The court should dismiss the lawsuit if 1) the experts disagree over the standard of due care; 2) agree about the standard, but whether the doctor’s treatment met it; 3) agree about the standard, that the doctor failed to meet it, but disagree over whether the deviation from standards caused the injury or merely preceded it. The jury may judge a claim where opposing experts agree about the standard of care, that if the doctor’s treatment deviated from it, it would have caused the injury, but disagree about the material facts of the treatment (if it happened, when it happened). The jury has the ability to determine what happened, then using the agreement of experts over material opinions about the standard, the hypothetical causation, but disagreement about the facts of treatment.
The court may also accept a claim the standard of care and of causation is within the knowledge of the jury, such as wrong site surgery, or that has no defense expert.
If one of the opposing experts is shown to be testifying in bad faith, the other side should demand a mistrial, and all legal and court cost be assessed to the personal assets of the expert testifying in bad faith, to deter.
1. Sancho v. U.S. Department of Energy. F.Supp.2d, 2008 WL 4370009 (D. Hawaii) (Lack of subject matter jurisdiction in a claim that turning on a particle accelerator could create a black hole swallowing the earth). Lack of subject matter jurisdiction may be raised at any point of case. May be raised by the court itself. The Court has ability to answer legal questions not scientific ones. Its decisions are at the point of a gun, and may distort clinical practice if an unscientific opinion prevails. The jury has no ability to judge the science, especially after all with any knowledge have been excluded in voir dire. The jury will favor the more personally likable expert, or apply one of may cognitive biases. These results of lack of subject matter jurisdiction violate the procedural due process right of the civil defendant to a fair hearing.
2. Frye Decision: “...the thing from which the deduction is made must be sufficiently established to have gained general acceptance in the particular field in which it belongs.” Opposite testimony on the standard of care implies lack of “general acceptance.” The experts are there to help the jury apply the standard of care to the facts. If they disagree, they are not helping but confusing the jury.

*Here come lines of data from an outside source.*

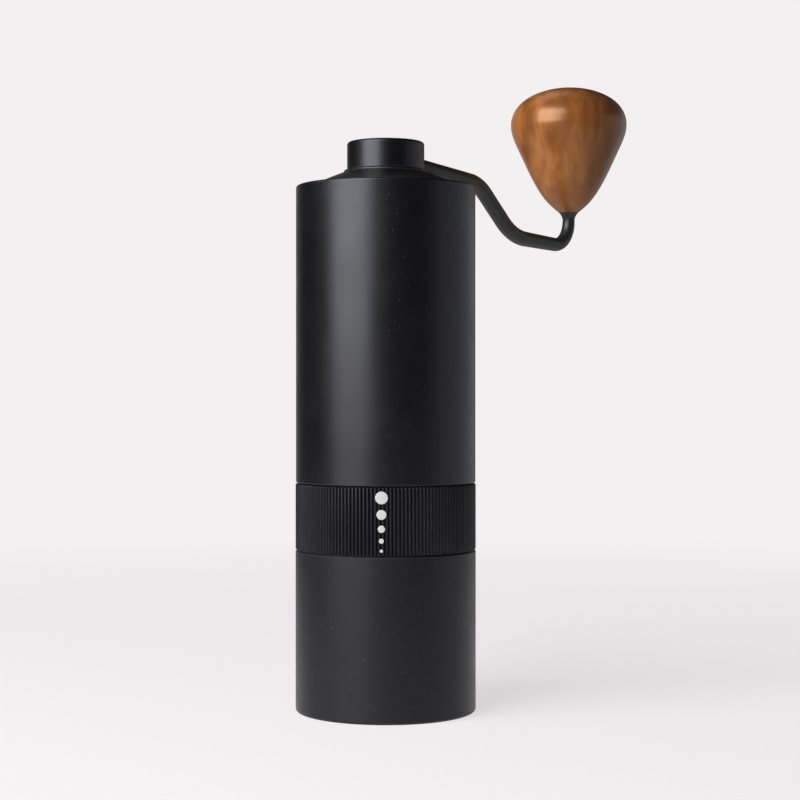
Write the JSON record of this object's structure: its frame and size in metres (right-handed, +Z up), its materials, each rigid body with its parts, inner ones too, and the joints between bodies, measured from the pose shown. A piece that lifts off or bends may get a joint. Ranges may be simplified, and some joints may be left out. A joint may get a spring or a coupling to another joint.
{
  "type": "hand crank coffee grinder",
  "caption": "Slim cylindrical hand coffee grinder: smooth barrel over a ribbed grip band and catch cup, domed lid, bent crank arm with a turned wooden knob.",
  "frame": {"origin": "centre of the face the grinder stands on, under the catch cup", "axes": "+Z up along the shaft; at rest the crank arm points along +X"},
  "size_m": [0.1384, 0.0522, 0.1916],
  "materials": {
    "black_anodised": "matte black anodised, fine bead-blasted",
    "cup_anodised": "matte black anodised",
    "ribbed_black": "black anodised, straight ribs",
    "arm_black": "matte black coated steel",
    "knob_wood": "oiled walnut, satin",
    "carrier_alloy": "grey anodised",
    "burr_steel": "ground stainless steel",
    "shaft_steel": "turned stainless steel",
    "bearing_steel": "polished bearing steel",
    "spring_steel": "spring steel",
    "fastener_steel": "black oxide",
    "seal_rubber": "black nitrile",
    "bush_plastic": "acetal",
    "cage_plastic": "glass-filled nylon"
  },
  "bodies": {
    "body": {"barrel": "black_anodised", "grip_sleeve": "ribbed_black", "burr_carrier": "carrier_alloy", "carrier_screws": "fastener_steel", "ring_burr": "burr_steel", "burr_lock_ring": "carrier_alloy", "cup_seal": "seal_rubber", "upper_bridge": "carrier_alloy", "bridge_clip": "spring_steel", "upper_bearing_outer_race": "bearing_steel", "upper_bearing_shields": "shaft_steel", "lower_bearing_outer_race": "bearing_steel", "lower_bearing_shields": "shaft_steel"},
    "shaft": {"drive_shaft": "shaft_steel", "shaft_clip": "spring_steel", "spring_washer": "shaft_steel", "main_spring": "spring_steel", "upper_bearing_inner_race": "bearing_steel", "lower_bearing_inner_race": "bearing_steel"},
    "upper_ball_set": {"upper_bearing_balls": "bearing_steel", "upper_bearing_cage": "cage_plastic"},
    "lower_ball_set": {"lower_bearing_balls": "bearing_steel", "lower_bearing_cage": "cage_plastic"},
    "burr": {"inner_burr": "burr_steel"},
    "dial": {"adjust_dial": "carrier_alloy", "detent_balls": "bearing_steel", "detent_springs": "spring_steel"},
    "cup": {"catch_cup": "cup_anodised"},
    "lid": {"lid": "black_anodised", "lid_seal": "seal_rubber", "lid_bush": "bush_plastic"},
    "crank": {"crank_hub": "black_anodised", "crank_arm": "arm_black", "arm_set_screw": "fastener_steel", "lid_clip": "spring_steel", "knob_washer": "shaft_steel", "knob_screw": "fastener_steel"},
    "knob": {"wooden_knob": "knob_wood", "knob_ferrule": "arm_black"}
  },
  "joints": [
    {"name": "cup_pull", "type": "slide", "parent": "body", "child": "cup", "axis": [0, 0, -1], "range_m": [0, 0.06]},
    {"name": "lid_lift", "type": "slide", "parent": "body", "child": "lid", "axis": [0, 0, 1], "range_m": [0, 0.04]},
    {"name": "crank_turn", "type": "hinge", "parent": "lid", "child": "crank", "pos_m": [0, 0, 0.1562], "axis": [0, 0, 1], "continuous": true},
    {"name": "knob_spin", "type": "hinge", "parent": "crank", "child": "knob", "pos_m": [0.09345, 0, 0.15095], "axis": [0, 0, 1], "continuous": true},
    {"name": "shaft_turn", "type": "hinge", "parent": "body", "child": "shaft", "pos_m": [0, 0, 0.109], "axis": [0, 0, 1], "continuous": true},
    {"name": "upper_balls_roll", "type": "hinge", "parent": "body", "child": "upper_ball_set", "pos_m": [0, 0, 0.1115], "axis": [0, 0, 1], "continuous": true},
    {"name": "lower_balls_roll", "type": "hinge", "parent": "body", "child": "lower_ball_set", "pos_m": [0, 0, 0.067], "axis": [0, 0, 1], "continuous": true},
    {"name": "burr_feed", "type": "slide", "parent": "shaft", "child": "burr", "axis": [0, 0, 1], "range_m": [-0.00092, 0.00046], "deforming": ["main_spring"]},
    {"name": "dial_turn", "type": "hinge", "parent": "burr", "child": "dial", "pos_m": [0, 0, 0.04125], "axis": [0, 0, 1], "range_deg": [-330, 165]}
  ],
  "couplings": [
    {"joint": "shaft_turn", "follows": "crank_turn", "ratio": 1},
    {"joint": "upper_balls_roll", "follows": "crank_turn", "ratio": 0.4168},
    {"joint": "lower_balls_roll", "follows": "crank_turn", "ratio": 0.4168},
    {"joint": "dial_turn", "follows": "burr_feed", "rad_per_m": 6283.2}
  ]
}
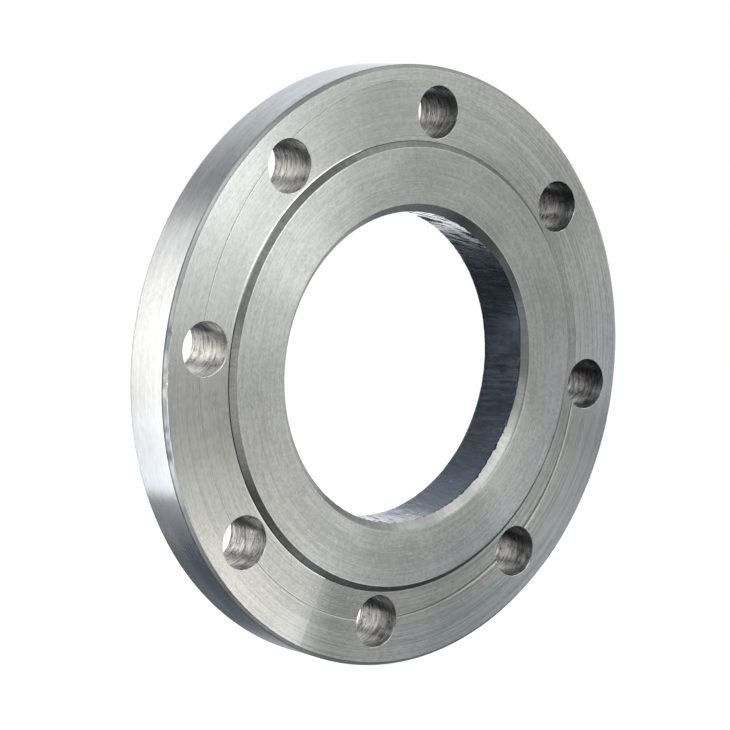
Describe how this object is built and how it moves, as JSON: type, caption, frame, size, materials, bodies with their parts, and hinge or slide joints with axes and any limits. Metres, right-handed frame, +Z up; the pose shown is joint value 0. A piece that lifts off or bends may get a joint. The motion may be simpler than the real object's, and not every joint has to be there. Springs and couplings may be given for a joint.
{
  "type": "pipe flange",
  "caption": "Flat raised-face pipe flange: a turned steel ring with an open chamfered pipe bore, a low raised sealing face and a ring of drilled bolt holes.",
  "frame": {"origin": "on the bore axis, halfway between the raised sealing face and the back face", "axes": "+Y along the bore axis, from the raised sealing face to the back face; the sealing face looks towards -Y; +Z up through the centre of one bolt hole"},
  "size_m": [0.254, 0.0258, 0.254],
  "materials": {
    "turned_steel": "satin turned"
  },
  "bodies": {
    "root": {"flange_ring": "turned_steel"}
  },
  "joints": []
}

3. Daubert Decision: “Many considerations will bear on the inquiry, including whether the theory or technique in question can be (and has been) tested, whether it has been subjected to peer review and publication, its known or potential error rate, and the existence and maintenance of standards controlling its operation, and whether it has attracted widespread acceptance within a relevant scientific community. The inquiry is a flexible one, and its focus must be solely on principles and methodology, not on the conclusions that they generate.”